Faworki are cousins to beignets—fried pillows of soft, yeasted dough, served alongside chicory coffee at New Orleans’ famous Café du Monde. Beignets are the siblings of doughnuts. Which are related to zeppole. Which are the in-laws of sopaipilla.

Frying dough in oil dates back to ancient Egypt. Societies that grew grain gained access to sugar via trade routes. Cooking was elevated by the arrival of oil and animal fat. And then cultures layered on their own traditions, creating a continuum of shapes: long beveled spirals for churros, swirled stacked piles like jalebi, squiggled flat messes like funnel cake.

All so delicious. Which one is best? At Quartz, I posed that question on our office chat, Slack, and a near-riot ensued as my colleagues rushed to proclaim their favorite fried dough.
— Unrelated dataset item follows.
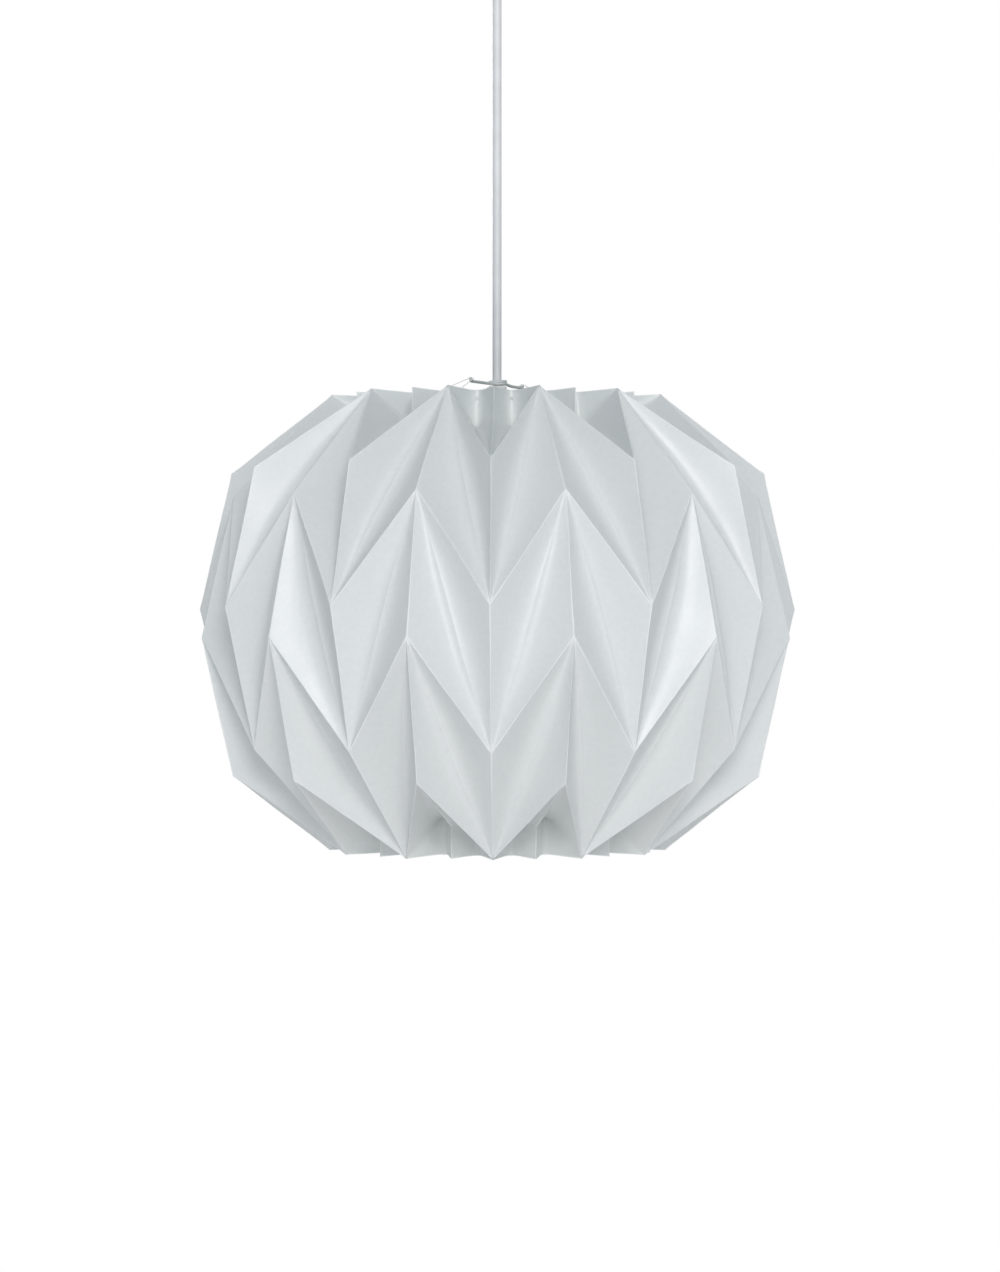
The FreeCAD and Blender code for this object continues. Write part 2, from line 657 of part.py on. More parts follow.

Who knew there were so many decadent permutations? Have you heard, for instance, of this thing they do in Quebec called grands-pères dans le sirop d’érable, where they actually boil the dough in maple syrup? What?
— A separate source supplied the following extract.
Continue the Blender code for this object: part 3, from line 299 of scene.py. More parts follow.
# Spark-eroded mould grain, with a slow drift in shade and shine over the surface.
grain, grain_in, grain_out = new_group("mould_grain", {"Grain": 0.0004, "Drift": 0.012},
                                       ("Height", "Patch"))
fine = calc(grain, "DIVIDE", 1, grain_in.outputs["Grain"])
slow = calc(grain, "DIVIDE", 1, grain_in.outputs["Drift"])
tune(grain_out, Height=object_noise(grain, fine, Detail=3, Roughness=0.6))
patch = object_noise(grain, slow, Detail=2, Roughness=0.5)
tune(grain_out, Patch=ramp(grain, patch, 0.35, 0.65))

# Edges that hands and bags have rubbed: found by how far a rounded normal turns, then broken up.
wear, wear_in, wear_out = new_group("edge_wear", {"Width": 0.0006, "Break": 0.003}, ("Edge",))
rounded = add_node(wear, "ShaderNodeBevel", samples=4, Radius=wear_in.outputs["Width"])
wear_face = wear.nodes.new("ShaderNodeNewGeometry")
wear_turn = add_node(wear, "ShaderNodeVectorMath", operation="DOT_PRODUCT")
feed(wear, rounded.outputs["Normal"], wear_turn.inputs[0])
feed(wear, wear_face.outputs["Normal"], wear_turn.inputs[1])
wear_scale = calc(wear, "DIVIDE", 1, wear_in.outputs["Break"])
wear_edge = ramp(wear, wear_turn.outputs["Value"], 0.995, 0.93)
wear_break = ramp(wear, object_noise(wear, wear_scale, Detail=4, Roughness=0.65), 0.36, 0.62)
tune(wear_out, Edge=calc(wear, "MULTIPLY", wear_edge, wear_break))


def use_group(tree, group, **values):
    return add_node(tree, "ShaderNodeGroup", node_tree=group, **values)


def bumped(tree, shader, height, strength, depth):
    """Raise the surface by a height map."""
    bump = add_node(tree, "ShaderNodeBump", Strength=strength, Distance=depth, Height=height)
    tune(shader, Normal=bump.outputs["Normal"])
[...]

In the US, we think of fried dough as a cheap-and-guilty pleasure, something we eat in the summer after riding the ferris wheel at the county fair. But this low-brow deliciousness was at one point an indulgence reserved for the very rich, and is still a luxurious treat in much of the world. Why? “Because oil is expensive.” Sarah Lohman, food historian and author of Eight Flavors, explained to me “Only cultures that had aristocracy with money to burn had food that was that hyper-delicious.”

While it may have been a fancy food reserved for feasting, the mere mention of fried dough plugs into some primal part of our brains. According to Lohman, this happens, because on a purely physiological level we’re attracted to sweets and carbs. In early human history carbohydrates were rare. They came only from fruit and honey. As they are a dense, caloric food, she explained “Carbohydrates equal survival. They still trigger that evolutionary response.”
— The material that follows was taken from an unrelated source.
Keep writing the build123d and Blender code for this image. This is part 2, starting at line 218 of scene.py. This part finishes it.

So naturally, we attach fried foods to celebration: Oliebollen with currants or sultanas for New Year’s; jelly or jam in sufganiyot for Hanukah; frittelle during the month of Carnivale in Venice.

To settle the debate at Quartz, we made a list of 10 of our favorites. How would you rank them? Click to see how your choices compare.

The ranking poll is now closed. 

There are so many we couldn’t include all of them. But that lengthy list and the possibilities it presents are something in-and-of-itself to celebrate. Break out the elephant ears!